FORT HOOD, Texas - When Staff Sgt. Bernard Hale first heard about a Cavalry "Spur Ride," he thought he would find himself on the back of a horse.

"I was reading the [spur ride] history and read that Soldiers used to ride horses, and I'm not too much into riding horses," he said with a smile.

Luckily for Hale, of Jacksonville, Fla., today's cavalry spur ride doesn't involve horses at all.

He and more than 20 other Soldiers throughout the 2nd Battalion, 7th Cavalry Regiment, 4th Brigade Combat Team, 1st Cavalry Division, competed Dec. 3 and 4, at Fort Hood, for the privilege of wearing the silver, cavalry spurs.
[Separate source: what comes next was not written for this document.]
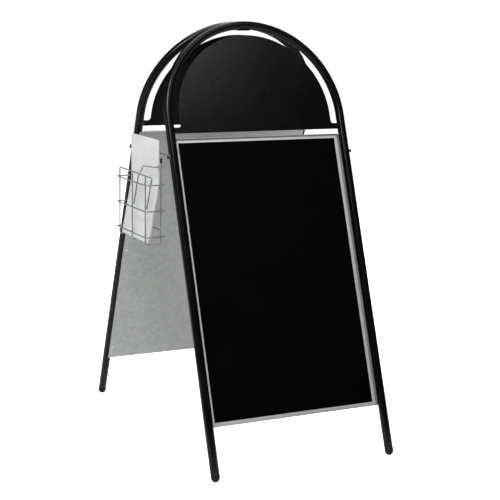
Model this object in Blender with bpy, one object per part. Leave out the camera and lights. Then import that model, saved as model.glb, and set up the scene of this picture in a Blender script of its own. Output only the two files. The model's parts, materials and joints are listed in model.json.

It was the battalion's leadership team of Lt. Col. Gerald Boston and Command Sgt. Maj. Henry Griffith Sr., who wanted to make sure in their first-ever spur ride as cavalrymen, that it would be done by their leadership, said 1st Sgt. Matthew Lord, Co. B's top enlisted Soldier of Chicago.

From ranks of specialist who were promotable, to a field-grade officer, the spur candidates were the test bed of how the newest "Garryowen" troopers would conduct their own, specific rite of passage.

Company B, put up the most candidates through the test. As an infantry-heavy company, many of its Soldiers have only known about their own, Expert Infantryman's Badge competition.

"As Infantryman, we'd see the Armor guys wearing [spurs], but I really didn't know too much about them," confessed Staff Sgt. Nick Crawford, a Co. B platoon sergeant from Asheville, N.C. "Then, we got combat spurs for our deployment."

On their first Friday after the spur ceremony Dec. 7, the one day of the week the 1st Cav. Div. designates its Soldier to wear both the Stetson and spurs, Crawford donned his newly, earned silver spurs as a model for his Soldiers.

"We, as the leadership, went through the spur ride first," Crawford said. "Next year, we are going to have another one for our Soldier, and we'll serve as the committee."

Although the battalion's colors have been in the cav., most of its members were former members of the 4th Infantry Division (Mechanize), before their deployment to Iraq in 2008.

Although many of the candidates said the spur ride was a little foreign to them as infantryman, many of the skills testing were the same. Yet, there were two events during the spur ride that were ... "challenging."

"When I was in the 101st [Airborne Division], we'd march about 12 miles every week," Crawford said. "This one ... there were hills; they picked a tough route. It really broke a lot of us off."

And for Hale, who is 46 years old, but claims he is still in top, physical condition, the physical training portion of the spur ride was his Achilles' heel, although originally, he said he thought it would be a "joke." Through it, the former Marine said he learned a lot about the unit's history, lineage and traditions. "I'm very proud of earning my spurs," he said. "People didn't expect a 46-year-old man to do it."

"It was 40 minutes to an hour straight of nonstop ... After carrying a 145-pound dummy for about 100 meters, my legs felt like jelly," Hale said. "It was really intense; it tested every muscle from head to toe."